A persistir a hesitação, a hegemonia falida ditará as regras
à superação da própria falência, coisa que nem o código de falência do
capitalismo permite.
O resultado, aí sim, jogará o Brasil no abismo contornado há
cinco anos.
Não há, nunca houve, solução sem custo para os
desequilíbrios intrínsecos a um processo de desenvolvimento.
Desenvolvimento exige projeto, força e consentimento.
À democracia compete libertar a economia da fraudulenta
camisa-de-força ‘técnica’ que circunscreve
as alternativas aos limites intocáveis dos interesses dominantes.
Desmoralizada pelos mercados, a política ficará refém dos
black blocs de máscara e aqueles, muito mais perigosos, de gravata de seda.
As escolhas a fazer
não são singelas.
O país precisa do investimento público e privado para
adequar uma infraestrutura planejada para a 1/3 da população ao mercado de
massa nascido nos últimos anos.
Estamos falando de proporções épicas: em vidas humanas e
recursos financeiros.
Nada que se harmonize do dia para a noite.
O crucial é erguer as linhas de passagem, pactuar seus
custos, os ganhos e prazos.
A persistir a livre mobilidade dos capitais, do lado
externo, e a captura dos fundos públicos
para os juros da dívida, no plano
doméstico, a travessia fica vulnerável à chantagem rentista.

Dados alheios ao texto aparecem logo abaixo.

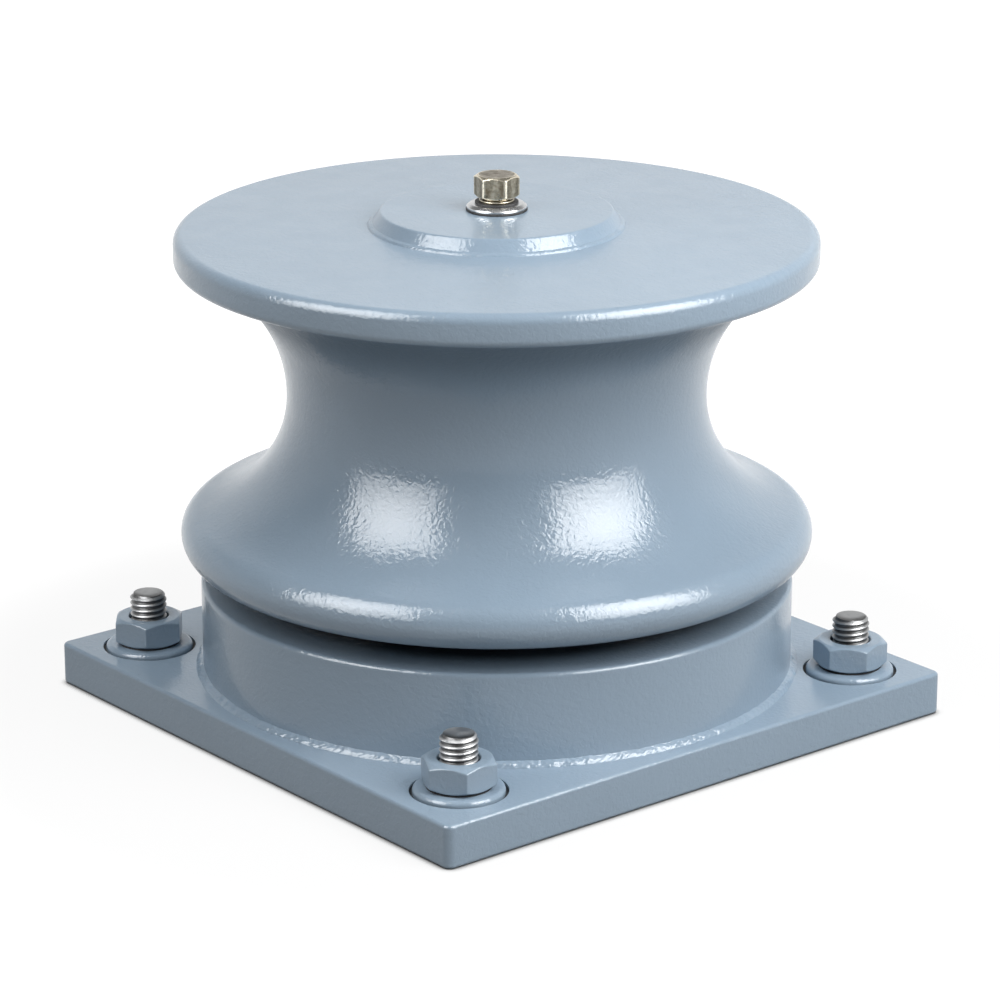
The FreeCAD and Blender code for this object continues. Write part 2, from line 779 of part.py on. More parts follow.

Sobra uma pinguela estreita e oscilante.
Não cabe o Brasil.
Um ano de juro da dívida equivale a 71 anos de merenda
escolar diária para 47 milhões de crianças e adolescentes da rede pública
brasileira.
É só uma ilustração. Mas também é a síntese das proporções
em jogo na arquitetura que será preciso escolher.
A crise desnudou o fatalismo econômico que estruturou a
narrativa dominante nas últimas décadas.
Mas alguém precisa dizer que o rei está nu.
E, sobretudo, erguer mirantes de pluralidade para que o país
possa enxerga-lo como tal. E a partir daí reescrever a sua própria história.
(*) Em nenhuma democracia séria do mundo, jornais
conservadores, de baixa qualidade técnica e até sensacionalistas, e uma única
rede de televisão têm a importância que têm no Brasil. Eles se transformaram
num partido político – o PiG, Partido da Imprensa Golpista.